Album Review: Skullcrusher – Quiet The Room

[Secretly Canadian; 2022]

These moments stick in my memory: a partner recounting the echoes of a past that isn’t theirs. The story of a funeral, where the (young) priest bumbles the speech and bumps into the container of holy water, spilling it everywhere. The photographs a grandmother had made over the course of her life, lined up to reflect an aesthetic perspective, the individual snapshots creating a choreography of colours and themes.

These moments, adjacent to my life but removed somehow, are memories of somebody else’s memories, post-scripts to people’s life – chapters in biographies unwritten. Maybe that’s why there’s people who are hired by everyday people to write their life stories, to have something bloom which otherwise would wither.

We all do this to ourselves, while we are alive: take dives into the depth of our past, replay, reconfigure sometimes, ‘what ifs’ and charmed embraces of moments we would hope could linger past their point of expiration. Maybe we all charge those moments in pastels – or greys and blacks – they don’t deserve. Maybe how we imagine these memories says more about who we are than who we would like to be. At least, that’s why we admire artists: they can express themselves in ways that make things better. More beautifully. They make things last before they fade away.

Skullcrusher’s debut EP, with its hazy aesthetics, existed in a twilight that characterized a fugue state between the imagined and constant. Employing delay, echoes and minimalist approaches to songwriting and instrumentation, her songs were ethereal gothic tone poems, romantic and suggestive. With Quiet the Room, the Los Angeles songwriter has chosen to fully delve into her own past, and reframe her domestic childhood memories as songs.

In 14 songs – roughly 41 minutes – the musician born Helen Ballentine creates less of a constant narrative than an architecture of themes. Yes, the front cover – depicting a miniature house – is quite indicative of this approach: somewhat gothic in tone, there seems to be much movement within the structure, but the whole remains unchanged and bound within piano, strings and acoustic guitar. The words at times repeat, echo each other like ghosts. Windows and doors make recurring appearances as rooms are described in humble details. Ballentine goes as far as employing Freudian imagery of the soul as a house, bemoaning that windows, which provide insight, still mean a barrier and inability of touch. “And I can’t measure it / The asymptotic miss / The place I want to be / The one I cannot see / The anger in my love / The words I can’t think of / The choices I have made / The parts I can’t explain”, she sums herself up on “It’s Like a Secret”, as the song’s elements slowly disintegrate one by one.
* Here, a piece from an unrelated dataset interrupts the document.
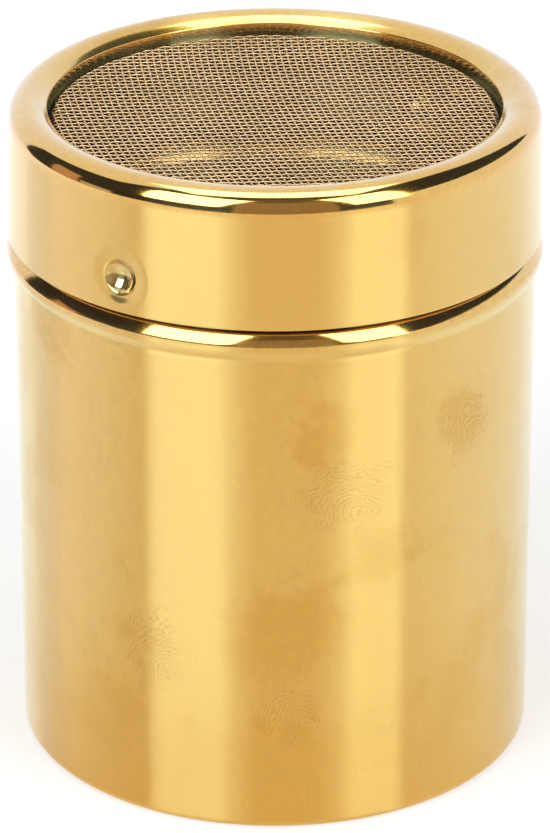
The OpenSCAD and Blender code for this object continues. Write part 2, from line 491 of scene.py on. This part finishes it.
def punched(x):
    """Depth of the lug's hollow at a distance from its middle: a ball, blended into the sheet."""
    ball = math.sqrt(max(punch_r**2 - x**2, (0.3 * punch_r) ** 2)) - (punch_r - punch_depth)
    soft = (ball + math.sqrt(ball**2 + (2 * punch_blend) ** 2)) / 2
    fade = min(1, max(0, (punch_reach - x) / (punch_reach - 0.75 * punch_r)))
    return soft * fade * fade * (3 - 2 * fade)


# Extra columns stand close together across the lugs, and any that all but coincide become one.
lug_span = punch_reach / skirt_r
lug_columns = 24
lid_angles = set(even_turn)
for lug in lug_angles:
    lid_angles |= {lug + lug_span * i / lug_columns for i in range(-lug_columns, lug_columns + 1)}
lid_angles = sorted(a % full_turn for a in lid_angles)
next_angles = lid_angles[1:] + [2 * full_turn]
lid_angles = [a for a, b in zip(lid_angles, next_angles, strict=True) if b - a > 1e-3]
edge_round = arc((skirt_r - lid_sheet / 2, lid_low.z + lid_sheet / 2), lid_sheet / 2, 210, 330, 20)
tip_round = arc((mouth_r + lid_sheet / 2, lip_z + lid_sheet / 2), lid_sheet / 2, 210, 330, 20)
lid_profile = lid_side(0) + tip_round + lid_side(lid_sheet)[::-1] + edge_round
lid = turned("lid_ring", lid_profile, lid_angles, closed=True)
for vertex in lid.data.vertices:
    r = math.hypot(vertex.co.x, vertex.co.y)
    if r < crown_r or abs(vertex.co.z - lug_z) > punch_reach:
        continue
    for lug in lug_angles:
        across = r * math.sin(math.atan2(vertex.co.y, vertex.co.x) - lug)
        ahead = vertex.co.x * math.cos(lug) + vertex.co.y * math.sin(lug) > 0
        away = math.hypot(across, vertex.co.z - lug_z)
        if ahead and away < punch_reach:
            vertex.co -= Vector((math.cos(lug), math.sin(lug), 0)) * punched(away)
lid_gold = gold_finish(
    "gold_lid",
    7,
    handling=0.6,
    burnished=(87.6, 99),
    # Painted shade down in the mouth, at the foot of the lip.
    crevice_shade_zone=(80, 87.7, 30.0),
    lip=31.9,
)
lid.data.materials.append(lid_gold)
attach(lid, "lid")
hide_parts("lid_shell")


# The mesh: plain woven wire cloth, pressed to an upturned pan in the lid's mouth. Each wire passes
# over and under the wires that cross it, bends down at the pan's rim and stands on the pressed edge.
# The cloth lies a little askew in the lid, and its front-to-back wires are bowed sideways.
wire_d = 0.24 * mm
crimp = 0.05 * mm
pressed_w = 2.5 * mm
cloth_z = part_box("mesh_warp_wires")[1].z - wire_d
pan_bend = 0.86 * mm
pan_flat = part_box("mesh_edge")[1].x - pressed_w - wire_d - pan_bend
warp_pitch = 0.885 * mm
weft_pitch = 1.135 * mm
warp_lean = math.radians(10.6)
warp_bow = 2.44
weft_lean = math.radians(4)
cloth_r = pan_flat + pan_bend * math.pi / 2 + cloth_z - pan_bend - lip_z


def on_warp(x, y):
    """Which warp wire runs through a point of the flat cloth, as a number: whole on a wire."""
    return (x + math.tan(warp_lean) * y - warp_bow * y * y) * math.cos(warp_lean) / warp_pitch


def on_weft(x, y):
    """The same for the weft wires."""
    return (y - math.tan(weft_lean) * x) * math.cos(weft_lean) / weft_pitch


def pressed(x, y, lift):
    """Place on the pan of a point of the flat cloth, lifted off it by a distance."""
    r = math.hypot(x, y)
    past = r - pan_flat
    if past <= 0:
        return Vector((x, y, cloth_z + lift))
    turn = min(past / pan_bend, math.pi / 2)
    down = pan_bend * (1 - math.cos(turn)) + max(0, past - pan_bend * math.pi / 2)
    out = pan_flat + (pan_bend + lift) * math.sin(turn)
    return Vector((x / r * out, y / r * out, cloth_z - down + lift * math.cos(turn)))


def warp_line(i):
    """Points of one warp wire, from front to back."""
    base = i * warp_pitch / math.cos(warp_lean)
    line = []
    step = weft_pitch / 4
    count = int(2 * cloth_r / step)
    for k in range(count + 1):
        y = -cloth_r + k * step
        x = base - math.tan(warp_lean) * y + warp_bow * y * y
        if math.hypot(x, y) < cloth_r:
            line.append(pressed(x, y, crimp * math.cos(math.pi * (on_weft(x, y) + i))))
    return line


def weft_line(j):
    """Points of one weft wire, from left to right."""
    base = j * weft_pitch / math.cos(weft_lean)
    line = []
    step = warp_pitch / 4
    count = int(2 * cloth_r / step)
    for k in range(count + 1):
        x = -cloth_r + k * step
        y = base + math.tan(weft_lean) * x
        if math.hypot(x, y) < cloth_r:
            line.append(pressed(x, y, -crimp * math.cos(math.pi * (on_warp(x, y) + j))))
    return line


def wire_mesh(name, lines, radius, sides=8):
    """One mesh of round wires along lists of points, with closed ends."""
    points = []
    faces = []
    for line in lines:
        first = len(points)
        side_way = None
        for i, p in enumerate(line):
            ahead = (line[min(i + 1, len(line) - 1)] - line[max(i - 1, 0)]).normalized()
            if side_way is None:
                side_way = ahead.cross(Vector((0, 0, 1))).normalized()
            side_way = (side_way - ahead * side_way.dot(ahead)).normalized()
            up = side_way.cross(ahead)
            for k in range(sides):
                a = full_turn * k / sides
                points.append(p + (side_way * math.cos(a) + up * math.sin(a)) * radius)
        for i in range(len(line) - 1):
            for k in range(sides):
                low = first + i * sides
                n = (k + 1) % sides
                faces.append((low + k, low + n, low + sides + n, low + sides + k))
        faces.append([first + k for k in range(sides)][::-1])
        faces.append([len(points) - sides + k for k in range(sides)])
    mesh = bpy.data.meshes.new(name)
    mesh.from_pydata(points, [], faces)
    mesh.polygons.foreach_set("use_smooth", [True] * len(faces))
    piece = bpy.data.objects.new(name, mesh)
    bpy.context.scene.collection.objects.link(piece)
    return piece


def wire_finish():
    """Drawn wire with a pale gold coating, dulled by fine die marks, and painted dark down in the lid as
    shade.
    """
    f = Finish(bpy.data.materials.new("mesh_wire"))
    metres = f.node("ShaderNodeTexCoord", out="Object")
    place = f.node("ShaderNodeMapping", {}, {"Vector": metres, "Scale": (1 / mm,) * 3})
    grain = f.noise(place, 6, 3)
    cloud = f.noise(place, 0.08, 3)
    height = f.node("ShaderNodeSeparateXYZ", {}, {0: place}, "Z")
    unshaded_colour = f.mix(f.step(cloud, 0.3, 0.7), (0.77, 0.50, 0.24, 1), (0.65, 0.42, 0.19, 1))
    unshaded_above = 87.25
    shaded_below = 86.85
    # Painted shade: low down in the lid, where the pan bends to the lip, the wire turns dark and stops
    # being metal.
    low_shade = f.step(height, unshaded_above, shaded_below)
    colour = f.mix(low_shade, unshaded_colour, (0.07, 0.035, 0.015, 1))
    bump = f.node("ShaderNodeBump", {}, {"Height": grain, "Strength": 0.2, "Distance": 0.01 * mm})
    shader = f.node(
        "ShaderNodeBsdfPrincipled",
        {},
        {"Base Color": colour, "Metallic": 1.0 - low_shade, "Roughness": 0.36 + grain * 0.15, "Normal": bump},
    )
    return f.finish(shader)


wire_look = wire_finish()
spare_wires = 4
reach = math.ceil(cloth_r / warp_pitch) + spare_wires
shortest = 4
families = {
    "mesh_warp_wires": [warp_line(i) for i in range(-reach, reach + 1)],
    "mesh_weft_wires": [weft_line(j) for j in range(-reach, reach + 1)],
}
for node_name, lines in families.items():
    kept = [line for line in lines if len(line) >= shortest]
    woven = wire_mesh(node_name.replace("mesh", "woven"), kept, wire_d / 2)
    woven.data.materials.append(wire_look)
    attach(woven, "lid")
    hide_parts(node_name)


# The cloth's edge: under the lip the same wires are pressed flat to a ring, so close that they look
# solid. The retainer clamps it against the end of the lip.
edge_low, edge_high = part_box("mesh_edge")
edge_past_lip = 0.73 * mm
edge_in = mouth_r - edge_past_lip
edge_soft = 0.1 * mm
edge_profile = []
for x, z, start in (
    (edge_high.x - edge_soft, edge_low.z + edge_soft, -90),
    (edge_high.x - edge_soft, lip_z - edge_soft, 0),
    (edge_in + edge_soft, lip_z - edge_soft, 90),
    (edge_in + edge_soft, edge_low.z + edge_soft, 180),
):
    edge_profile += arc((x, z), edge_soft, start, start + 90, 30)
pressed_edge = turned("pressed_edge", edge_profile, even_turn, closed=True)
# The edge takes the wires' finish and lies below their shaded height, so it is painted dark as shade.
pressed_edge.data.materials.append(wire_look)
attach(pressed_edge, "lid")
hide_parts("mesh_edge")


# The studio's lamps: a soft box overhead and one on each side of the camera. Each is given by the
# span of azimuth and elevation, in degrees, that it fills as seen from the shaker.
target = Vector((0, 0, 0.085))


def toward(azimuth, elevation):
    """Direction seen from the shaker: azimuth from the front towards the right, in degrees."""
    a = math.radians(azimuth)
    e = math.radians(elevation)
    return Vector((math.sin(a) * math.cos(e), -math.cos(a) * math.cos(e), math.sin(e)))


def soft_box(name, azimuth, elevation, colour, distance=1.0, wide=None):
    """A rectangular lamp that fills a span of azimuth and elevation, or has a width of its own."""
    away = toward(sum(azimuth) / 2, sum(elevation) / 2)
    lamp = bpy.data.lights.new(name, "AREA")
    lamp.shape = "RECTANGLE"
    flat = math.hypot(away.x, away.y)
    lamp.size = wide or 2 * distance * math.tan(math.radians(azimuth[1] - azimuth[0]) / 2) * flat
    lamp.size_y = 2 * distance * math.tan(math.radians(elevation[1] - elevation[0]) / 2)
    level = max(colour)
    lamp.color = [c / level for c in colour]
    lamp.energy = level * math.pi * lamp.size * lamp.size_y
    placed = bpy.data.objects.new(name, lamp)
    placed.location = target + away * distance
    placed.rotation_mode = "QUATERNION"
    placed.rotation_quaternion = away.to_track_quat("Z", "Y")
    placed.visible_camera = False
    bpy.context.scene.collection.objects.link(placed)


soft_box("overhead", (0, 0), (75, 106), (3.2, 3.65, 4.5), distance=0.8, wide=0.66)
soft_box("left", (-60, -19), (15, 58), (4.2, 4.9, 6.0))
soft_box("right", (30, 60), (15, 58), (4.3, 4.6, 5.2))


# The studio's sheets: a white table that ends in front of the shaker and on its left, and, for the
# metal to mirror, a bright wall behind it with a sloping roof and a bright wall on the right.
def studio_paint(name, front, back, lit, left=None):
    """Paint that the metal sees in one colour at the front, another at the back and a third on the
    left, that the camera sees white, and that takes the shaker's shadow as far as it is lit."""
    f = Finish(bpy.data.materials.new(name))
    metres = f.node("ShaderNodeTexCoord", out="Object")
    flat = f.node("ShaderNodeVectorMath", {"operation": "MULTIPLY"}, {0: metres, 1: (1, 1, 0)})
    away = f.node("ShaderNodeVectorMath", {"operation": "NORMALIZE"}, {0: flat})
    beside = f.node("ShaderNodeSeparateXYZ", {}, {0: away}, "X")
    behind = f.node("ShaderNodeSeparateXYZ", {}, {0: away}, "Y")
    colour = f.mix(f.step(behind, -0.95, -0.1), front, back)
    colour = f.mix(f.step(beside, 0, -0.6) * f.step(behind, -0.6, 0), colour, left or back)
    camera_ray = f.node("ShaderNodeLightPath", out="Is Camera Ray")
    mirrored = f.node("ShaderNodeLightPath", out="Is Glossy Ray")
    colour = f.mix(camera_ray, colour, (1.2, 1.2, 1.2, 1))
    seen = f.node("ShaderNodeMath", {"operation": "MAXIMUM"}, {0: camera_ray, 1: mirrored})
    distance = f.node("ShaderNodeVectorMath", {"operation": "LENGTH"}, {0: flat}, "Value")
    shaded = f.step(distance, 0.3, 0.05) * lit
    paint = f.node("ShaderNodeBsdfDiffuse", {}, {"Color": (0.95, 0.85, 0.69, 1)})
    glow = f.node("ShaderNodeEmission", {}, {"Color": colour, "Strength": 1.0})
    mixed = f.node("ShaderNodeMixShader", {}, {0: seen * (1 - shaded), 1: paint, 2: glow})
    return f.finish(mixed)


def studio_sheet(name, corners, finish, mirrored_only=False):
    """A flat sheet between its corners, which isn't part of the shaker."""
    mesh = bpy.data.meshes.new(name)
    mesh.from_pydata(corners, [], [list(range(len(corners)))])
    mesh.materials.append(finish)
    made = bpy.data.objects.new(name, mesh)
    bpy.context.scene.collection.objects.link(made)
    if mirrored_only:
        made.visible_camera = False
        made.visible_shadow = False
        made.visible_diffuse = False


def plain_paint(name, colour):
    """Paint of one colour for a sheet that only the metal sees."""
    return studio_paint(name, colour, colour, 0.0)


# Painted light: the table's warm front colour, seen only as the metal mirrors it, stands for the golden
# glow the can throws on the table near it.
table_front_glow = (1.06, 0.97, 0.76, 1)
table_back = (1.15, 1.22, 1.42, 1)
table_left = (1.24, 1.33, 1.56, 1)
table = studio_paint("table_white", table_front_glow, table_back, 0.5, table_left)
table_edge = [(-0.54, -0.42, 0), (1.2, -0.42, 0), (1.2, 1.2, 0), (-1.75, 1.2, 0), (-0.54, 0.28, 0)]
studio_sheet("table", table_edge, table)

backdrop = plain_paint("backdrop_white", (1.04, 1.18, 1.40, 1))
back_wall = [(-1.45, 1, 0), (1.02, 1, 0), (1.02, 1, 1), (-1.45, 1, 1)]
roof = [(-1.45, 1, 1), (1.02, 1, 1), (0.6, 0.59, 1.254), (0.6, -0.05, 1.65), (-1.45, -0.05, 1.65)]
right_wall = [(1.2, -1.05, -0.2), (1.2, 1.2, -0.2), (1.2, 1.2, 0.44), (1.2, -1.05, 0.8)]
studio_sheet("back_wall", back_wall, backdrop, True)
studio_sheet("roof", roof, backdrop, True)
studio_sheet("right_wall", right_wall, backdrop, True)

# Also only for the metal: a reddish and a pale card on the left, and the dim screen behind the camera.
card_x = -0.8
grey = plain_paint("card_grey", (0.64, 0.44, 0.40, 1))
grey_card = [(card_x, -0.04, -0.03), (card_x, 0.185, -0.03), (card_x, 0.185, 0.36), (card_x, -0.04, 0.33)]
studio_sheet("grey_card", grey_card, grey, True)
pale = plain_paint("card_pale", (0.62, 0.66, 0.75, 1))
pale_card = [(card_x, -0.3, -0.03), (card_x, -0.06, -0.03), (card_x, -0.06, 0.12), (card_x, -0.3, 0.10)]
studio_sheet("pale_card", pale_card, pale, True)
screen_away = 1.4
for name, low, high, colour in (
    ("screen_low", -12, 45, (0.37, 0.30, 0.25, 1)),
    ("screen_high", 45, 64, (0.16, 0.13, 0.12, 1)),
):
    turns = ((-17, low), (26, low), (26, high), (-17, high))
    corners = [target + screen_away * toward(azimuth, elevation) for azimuth, elevation in turns]
    studio_sheet(name, corners, plain_paint(name, colour), True)

# The room beyond is dark where the metal mirrors it, and white to the camera.
room = Finish(bpy.data.worlds.new("room"))
camera_ray = room.node("ShaderNodeLightPath", out="Is Camera Ray")
dark = room.node("ShaderNodeBackground", {}, {"Color": (0.036, 0.034, 0.055, 1)})
white = room.node("ShaderNodeBackground", {}, {"Color": (1, 1, 1, 1)})
sky = room.node("ShaderNodeMixShader", {}, {0: camera_ray, 1: dark, 2: white})
bpy.context.scene.world = room.finish(sky, "ShaderNodeOutputWorld")
bpy.context.scene.view_settings.view_transform = "Standard"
This nature of fragility is suggested throughout – when recordings of childhood voices return from crackling tape, when faint percussions provide a meagre heartbeat, or when – as so often – the music seems to outstretch its physical abilities and breaks down into noise and then just, like that, cut out. There are many folk musicians who have worked with this technique – Azure Ray, Grouper, Sufjan Stevens, Florist, Lingua Ignota and even the latest works of Taylor Swift to a degree – but rarely is it as thematically fitting as here, where Ballentine addresses the very nature of childhood retrospection. But this also makes for an Achilles’ heel: much of it glides by, fades away like the colour in a drying autumn leaf, or a collection of wartime sepia photographs depicting school children. There are hints we see within those glimpsed moments, but the texture of the work makes further context impossible.

In this sense, this work is truly gothic: it’s not addressing monsters or ghouls so much as it presents the listener with walls and windows that hold meaning. The collection of sounds and the cinematic design of those acoustic elements are, in this sense, the very bricks and furniture which represent this body, rendering any optional explanation or prosaic recount of history as vulgar. This would also explain the many instrumentals. Similar to Florist’s self titled record from earlier this year, these interludes express the very things the sparse lyrics conclude are inexpressible: “Pressed myself in / Words you wrote / Did you mean them? / Did you know? / I was standing / Behind the door / Would you notice / If I let go?” The questions remain without answer, light simply fades in one room, making way for illumination of another. 

Ultimately, we can’t change the memories. Yes, people pass away, and – talking of gothic imagery – houses get torn down. This is what we grapple with, this is our nature: to understand that some things can never be solved, and some things simply remain within the attic, collecting dust among the spiderwebs. This might crush the skulls of some, and make the rain come in, but Ballentine leaves this project with some hope. “I am the letter sitting on your desk / I contain all of the loneliness / You won’t share with your friends or even your closest confidants / You are the walls and floors of my room / You contain my body and all of my moods / I fill you with objects that care for me too”, she sings on “You are my House”. The final lines echo a beauty we rarely find these days: “I sink my feet into you / I’m aware of my weight and the ways that it affects you.“ As fleeting an experience as this is, it’s still emotionally moving and deeply affecting. Within its ambition, and for those who are open to its fainting beauty, it contains entire worlds.